Une question qui suscite le débat, c’est de savoir si les établissements notariaux peuvent assumer le rôle d’exécuteur testamentaire ; et cette question en engendre une autre : est-ce que les établissements notariaux qui fournissent des services de testament peuvent être en même temps nommés exécuteurs testamentaires. À propos de ces questions, l’auteur de cet article estime qu’il faut adopter une attitude plutôt ouverte. D’une part, on a la liberté de faire tout ce que la loi n’interdit pas. Étant donné que les établissements notariaux sont impliqués dans le domaine du droit de la famille depuis déjà plusieurs décennies, et que chaque année ils traitent un grand nombre d’actes de testament, de succession et de tutelle, ils sont tout à fait capables de faire un bon travail dans l’exécution et l’administration des testaments, d’autant qu’ils possèdent une riche expérience pratique et connaissent parfaitement des mécanismes de résolution de conflits. D’autre part, la vocation des établissements notariaux est de rendre service au peuple et faciliter la résolution de leurs difficultés. Si les parties choisissent d’authentifier leurs testaments, c’est qu’ils reconnaissent la crédibilité et le pouvoir probant des établissements notariaux. Pour cette raison, charger un établissement notarial d’authentifier le testament et le nommer en même temps exécuteur testamentaire afin d’obtenir de lui des services « à guichet unique », tel est un choix à la fois économique et pratique du testateur.

 

 

 



[1] Source : Le Notariat chinois, parrainé par l'Association du Notariat de Chine, no 6, 2022.

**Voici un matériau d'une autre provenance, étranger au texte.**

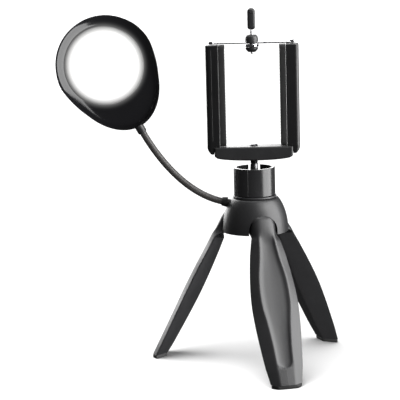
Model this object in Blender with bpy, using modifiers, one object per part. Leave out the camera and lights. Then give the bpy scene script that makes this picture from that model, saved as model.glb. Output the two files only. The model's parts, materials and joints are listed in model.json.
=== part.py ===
"""Mini tripod phone stand with a round fill light on a bendable neck.

The hub is a bell on three folding legs. A drum on top of it pans, holds a ball
with a stem, and the stem carries a sprung two-jaw phone clamp whose width is
locked by a thumb screw on two cross wires. A bendable neck leaves the hub's
left side and carries an egg-shaped lamp head with a round lit disc.

Hub frame: +Z up along the pan axis, floor at zero, front towards -Y. All hub
frame lengths below are in millimetres and are turned into metres by mm().
"""
import math

import bmesh
import bpy
from mathutils import Matrix, Vector, geometry

# The pan axis seen from the model's origin, which is the middle of its footprint.
AXIS_X = 44.5914
AXIS_Y = 9.5751

GAP = 0.3
ROUND = 32

# Hub
HUB_TOP_Z = 136.8
HUB_RIM_Z = 109.5
HUB_TOP_R = 18.5
HUB_RIM_R = 26.9
HUB_WALL = 1.6
BELL_POWER = 0.74
CORE_R = 5.2
CORE_LOW_Z = 114.0
NUT_Z = 110.0
CAP_Z = 107.6
DISC_R = 21.6
DISC_Z = 124.5
DISC_T = 2.6
BOLT_R = 2.5
BOLT_HOLE_R = 2.8

# Legs
LEG_NAMES = ("front", "right", "left")
FRONT_AZIMUTH = 15.0
SPLAY = math.radians(27.5)
HINGE_R = 16.5
HINGE_Z = 113.0
KNUCKLE_R = 10.8
ARCH_R = 11.8
PIN_R = 1.45
EAR_T = 2.0
EAR_X = 11.2
LEG_PLANE = 9.1
RIM_H = 4.8
RIDGE_SHARE = 0.4
COVER_START = 14.0
FOOT_T = 3.0
# distance from the hinge, half width, half width of the dished panel
LEG_STATIONS = ((10.0, 11.2, 5.5), (25.0, 15.0, 7.2), (45.0, 18.0, 10.6), (64.0, 19.4, 11.2),
                (82.0, 18.8, 8.8), (100.0, 17.2, 7.0), (116.0, 15.4, 6.2), (130.0, 13.0, 5.4))

# Pan head
RING_R = 17.6
DRUM_R = 16.75
DRUM_BORE_R = 14.3
DRUM_Z = 139.0
DRUM_TOP_Z = 161.6
BALL_Z = 150.4
BALL_R = 7.4
STEM_R = 3.175
STEM_TOP_Z = 180.3
NOTCH_R = 4.7

# Clamp
BAR_HALF_X = 31.6
BAR_HALF_Y = 8.0
BAR_TOP_Z = 178.9
BAR_END_Z = 170.6
BAR_BOTTOM_Z = 167.6
CHANNEL_Z = 172.2
CHANNEL_TOP_Z = 177.2
CHANNEL_HALF_Y = 6.1
JAW_OUTER_X = 37.4
JAW_CORE_X = 27.2
JAW_INNER_X = 21.9
JAW_TOP_Z = 260.9
JAW_HALF_Y = 6.8
RAIL_Y = 4.8
WIRE_R = 0.65
WIRE_Y = 3.0
WIRE_Z = 262.0
SPRING_TURNS = 7

# Bendable neck: a cubic curve in the plane Y = 0, given by its ends and handles
NECK_R = 2.85
NECK_ENDS = (Vector((-15.0, 0.0, 132.4)), Vector((-90.6, 0.0, 194.3)))
NECK_HANDLES = (Vector((-51.0, 0.0, 133.2)), Vector((-77.7, 0.0, 169.5)))
# how far along the neck each bend axis lies
NECK_BENDS = (17.0, 43.0, 70.0, 96.0)
BEND_CLEAR = 3.0

# Lamp head: an egg outline, its round end of radius EGG_R, its tip at EGG_TIP
LAMP_X = -117.3
LAMP_Z = 246.2
LAMP_LEAN = math.radians(-28.2)
EGG_R = 40.7
EGG_TIP = 56.2
EGG_SLIM = 0.065
SHELL_T = 1.8
LENS_R = 31.0
LENS_Y = 0.6
EGG_POINTS = 36

TAU = 2.0 * math.pi


def mm(value):
    """A length or a point in millimetres, in metres."""
    return Vector(value) * 0.001 if hasattr(value, "__len__") else value * 0.001


# ---------------------------------------------------------------- scene tools

def clear_scene():
    for old in list(bpy.data.objects):
        bpy.data.objects.remove(old, do_unlink=True)
    for old in list(bpy.data.collections):
        bpy.data.collections.remove(old)


def new_collection(name):
    group = bpy.data.collections.new(name)
    bpy.context.scene.collection.children.link(group)
    return group


def finish(name, colour, roughness, metallic=0.0):
    """A Principled material."""
    made = bpy.data.materials.new(name)
    made.use_nodes = True
    shader = made.node_tree.nodes["Principled BSDF"]
    shader.inputs["Base Color"].default_value = (*colour, 1.0)
    shader.inputs["Roughness"].default_value = roughness
    shader.inputs["Metallic"].default_value = metallic
    return made


def empty(name, parent, place, rotation=(0.0, 0.0, 0.0)):
    """An axis marker; the pieces of one moving body hang on it."""
    marker = bpy.data.objects.new(name, None)
    PARTS.objects.link(marker)
    marker.parent = parent
    marker.location = mm(place)
    marker.rotation_euler = rotation
    return marker


def add(name, mesh, parent, look, place=(0.0, 0.0, 0.0), rotation=(0.0, 0.0, 0.0)):
    """A part made from a mesh."""
    made = bpy.data.objects.new(name, mesh)
    PARTS.objects.link(made)
    made.parent = parent
    made.location = mm(place)
    made.rotation_euler = rotation
    mesh.materials.append(look)
    return made


def to_mesh(name, build):
    """A mesh filled by a function that works on a bmesh."""
    mesh = bpy.data.meshes.new(name)
    work = bmesh.new()
    build(work)
    bmesh.ops.recalc_face_normals(work, faces=work.faces)
    work.to_mesh(mesh)
    work.free()
    return mesh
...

[2] Les dispositions et le contenu du Code civil allemand dans cet article sont cités de CHEN Weizuo (trad.), Code civil allemand, Maison d’édition juridique, 5e édition, novembre 2020.

[3] Les dispositions et le contenu du Code civil français dans cet article sont tirés de LUO Jiezhen (trad.), Code civil français, Peking University Press, 1ère édition, juin 2010.